To Amsterdam for the marathon. Just like last time: cycle to the station, train to Harwich, ferry to Hoek van Holland, train with one change to Amsterdam. And just like last time, I'd torn my left calf 3 plus weeks ago, but was now mostly recovered - at least, I'd survived the Peterborough half marathon last weekend, though I was to find that its not a good preparation for a marathon.
Instead of being picked up from the station, we'd arranged to meet for lunch, so I just mooched around very vaguely. I'd had some thought of finding the Rembrandthaus, but it was only a vague thought and I didn't try hard. I found a tiny cafe whose back hung over a canal and had a coffee and croissant there; I walked past the KattenKabinet though the museum was shut; I walked down the Keisersgracht. It was a soft grey day. Lunch with Si+Becky, then after-lunch coffee outside under the "bathtub" with Gregor and wife and child: the sun almost came out, briefly. Then I went off to pick up my bib number and so on, then back for dinner and a quiet evening in.
The day itself
Was grey, and somewhat but not very windy; cool but not too cold, hints of rain but no actual rain. Becky had left the porridge soaking overnight and then walked me down to the stadium - after last year, no-one trusts me not to get lost - and at 9 am I'm joining the stream of people. Absurdly, I have a "rose" strip, i.e. I'm one of the nominally 3-3:30 folk, I'm not sure how that happened, perhaps over-enthusiasm on my part. But no matter: just like last year, I'm in the loo when the gun goes off, and I happily let a minute or so worth or people past, so I can start in a sane place. Then just before the line I realise that my GPS has power-saved, so I have to stop for another minute or two to let it catch up. but no matter.
The GPS managed to lose about 350m at the start (which is why the first set of splits is so slow, not because it was crowded) which it gradually caught up during the race.
The race itself
I settled down at 5:10 ish, sometimes below 5, sometimes above 5:15. fairly comfortable, though perhaps not quite as effortless as it should have been - I began to feel last weekends half. Since I'd started late, I was slowly going through people, which was encouraging. It felt like quite a long time before we started going out down the Amstel, and I didn't have spare energy to watch the rowing boats as I'd had last year. but on the plus side, I kept the pace up fairly well, better than 5:30 out to nearly 30 k. After that, though, life became much harder and I slowed down. I kept calculating and recalculating in my head, but my hopes for 3:45 flowed past me, then 3:50, and then the question became whether I could beat my PB of 3:54 at Brighton.
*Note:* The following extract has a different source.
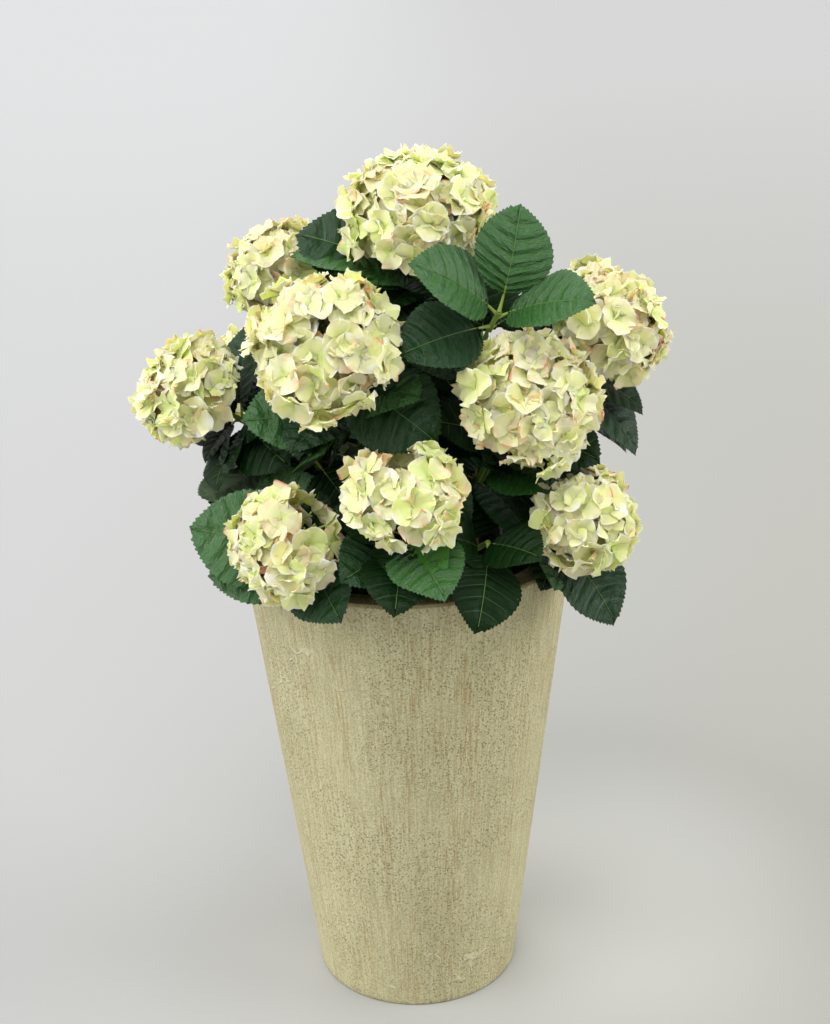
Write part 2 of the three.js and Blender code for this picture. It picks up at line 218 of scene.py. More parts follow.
class Heap:
    """Copies of patterns that are joined into one piece."""

    def __init__(self) -> None:
        """Starts empty."""
        self.points: list[Vec] = []
        self.corners: list[Vec] = []
        self.counts: list[Vec] = []
        self.finishes: list[Vec] = []
        self.charts: list[Vec] = []
        self.size = 0

    @property
    def triangles(self) -> int:
        """How many triangles the heap has."""
        return int(sum((counts - 2).sum() for counts in self.counts))

    def add(self, pattern: Pattern, points: Vec, finishes: Vec) -> None:
        """Lays a copy down.

        Args:
            pattern: The mesh that is copied.
            points: Where its points go, in millimetres.
            finishes: The material number of each of its faces.
        """
        self.points.append(points)
        self.corners.append(pattern.corners + self.size)
        self.counts.append(pattern.counts)
        self.finishes.append(finishes)
        self.charts.append(pattern.chart[pattern.corners])
        self.size += len(points)

    def piece(
        self, name: str, materials: Sequence[bpy.types.Material], crease: float = 50,
    ) -> bpy.types.Object:
        """Makes the joined object.

        Args:
            name: The piece's name.
            materials: Its materials, in the order of the finishes.
            crease: The angle from which an edge looks sharp.

        Returns:
            The object, with its place in its mesh.
        """
        counts = np.concatenate(self.counts)
        mesh = bpy.data.meshes.new(name)
        mesh.vertices.add(self.size)
        mesh.vertices.foreach_set("co", (np.concatenate(self.points) * MM).astype(np.float32).ravel())
        mesh.loops.add(int(counts.sum()))
        mesh.loops.foreach_set("vertex_index", np.concatenate(self.corners).astype(np.int32))
        mesh.polygons.add(len(counts))
        mesh.polygons.foreach_set("loop_start", (np.cumsum(counts) - counts).astype(np.int32))
        mesh.polygons.foreach_set("material_index", np.concatenate(self.finishes).astype(np.int32))
        mesh.update(calc_edges=True)
        chart = mesh.uv_layers.new(name=CHART)
        chart.data.foreach_set("uv", np.concatenate(self.charts).astype(np.float32).ravel())
        return shown(mesh, materials, crease)


def shown(mesh: bpy.types.Mesh, materials: Sequence[bpy.types.Material], crease: float) -> bpy.types.Object:
    """Puts a mesh in the scene under its own name, smoothly shaded up to its creases.

    Args:
        mesh: The mesh.
        materials: Its materials, in order.
        crease: The angle from which an edge looks sharp.

    Returns:
        The object.
    """
    for material in materials:
        mesh.materials.append(material)
    mesh.shade_smooth()
    mesh.set_sharp_from_angle(angle=math.radians(crease))
    piece = bpy.data.objects.new(mesh.name, mesh)
    bpy.context.scene.collection.objects.link(piece)
    return piece


def fitted(piece: bpy.types.Object, nodes: Sequence[str]) -> bpy.types.Object:
    """Ties a piece to the frame: it rides on the only body and stands for its nodes.

    Args:
        piece: The object.
        nodes: The nodes that it replaces.

    Returns:
        The same object.
    """
    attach(piece, "root")
    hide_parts(*nodes)
    triangles = sum(len(face.vertices) - 2 for face in piece.data.polygons)
    log.info("%s: %d triangles for %d nodes", piece.name, triangles, len(nodes))
    return piece


def bar_pattern(sides: int, rings: int) -> Pattern:
    """Makes a closed round bar of radius 1 along Z from 0 to 1.

    Args:
        sides: How many sides it has.
        rings: How many rings it is cut into.

    Returns:
        The pattern.
    """
    bm = bmesh.new()
    bmesh.ops.create_cone(bm, cap_ends=True, segments=sides, radius1=1, radius2=1, depth=1)
    uprights = [edge for edge in bm.edges if abs(edge.verts[0].co.z - edge.verts[1].co.z) > 0.5]
    bmesh.ops.subdivide_edges(bm, edges=uprights, cuts=rings - 1, use_grid_fill=True)
    bmesh.ops.translate(bm, verts=bm.verts, vec=(0, 0, 0.5))
    return Pattern.of(bm)


def along_curve(bar: Pattern, curve: Bezier, start: float, end: float, radii: Radii) -> Vec:
    """Bends a bar along a curve.

    Args:
        bar: The bar's pattern.
        curve: The curve that it follows.
        start: Where on the curve it starts.
        end: Where on the curve it ends.
        radii: Gives the radii from the shares along the bar and the angles round it.

    Returns:
        Its points.
    """
    shares = bar.points[:, 2]
    angles = np.arctan2(bar.points[:, 1], bar.points[:, 0])
    radius = radii(shares, angles)[:, None]
    places = start + (end - start) * shares
    tangents = curve.tangent(places)
    second = unit(np.cross(tangents, square_to(unit(curve.tip - curve.foot))[0]))
    first = np.cross(second, tangents)
    outward = np.cos(angles)[:, None] * first + np.sin(angles)[:, None] * second
    return curve.point(places) + radius * outward


def lathed(section: Sequence[tuple[float, float]], turns: int) -> bmesh.types.BMesh:
    """Turns a section round the upright axis, into a closed solid.

    Args:
        section: Its points, as radius and height, with the first and the last on the axis.
        turns: How many steps a full turn has.

    Returns:
        The solid in millimetres, with its faces outwards.
    """
    bm = bmesh.new()
    points = [bm.verts.new((radius, 0, z)) for radius, z in section]
    edges = [bm.edges.new(pair) for pair in zip(points, points[1:])]
    bmesh.ops.spin(
        bm, geom=points + edges, cent=(0, 0, 0), axis=(0, 0, 1), angle=math.tau, steps=turns, use_merge=True,
    )
    bmesh.ops.remove_doubles(bm, verts=bm.verts, dist=0.01)
    bmesh.ops.recalc_face_normals(bm, faces=bm.faces)
    return bm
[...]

In the end, the answer turned out to be No, by a minute.
Which was disappointing, but not crushingly so. When asked, I said I was content with my time, but not happy with it. I'd set myself a target of 3:45, but it was only a playful one: I'd done little marathon-specific training over the summer, and my injury a month or so back had put paid to the last set of long runs I'd hoped to do. At some point close to the end - perhaps km 39 - I managed to kick the in-facing legs of one of the barriers and mis-stepped, which pained my right calf, to the extent of making me deliberately slow down for 500m just to make sure I wasn't going to tear that. So with that, and the left calf, I didn't feel that I could run all-out; or, reversed, I had an excuse not to push myself too hard into the pain. I spent the last 10 k talking to myself inside my head, wondering whether I had the Strength of Will to push myself harder; and I decided that I didn't. Even looking back on it, I don't think I'd have chosen differently. But I look forward to the next one.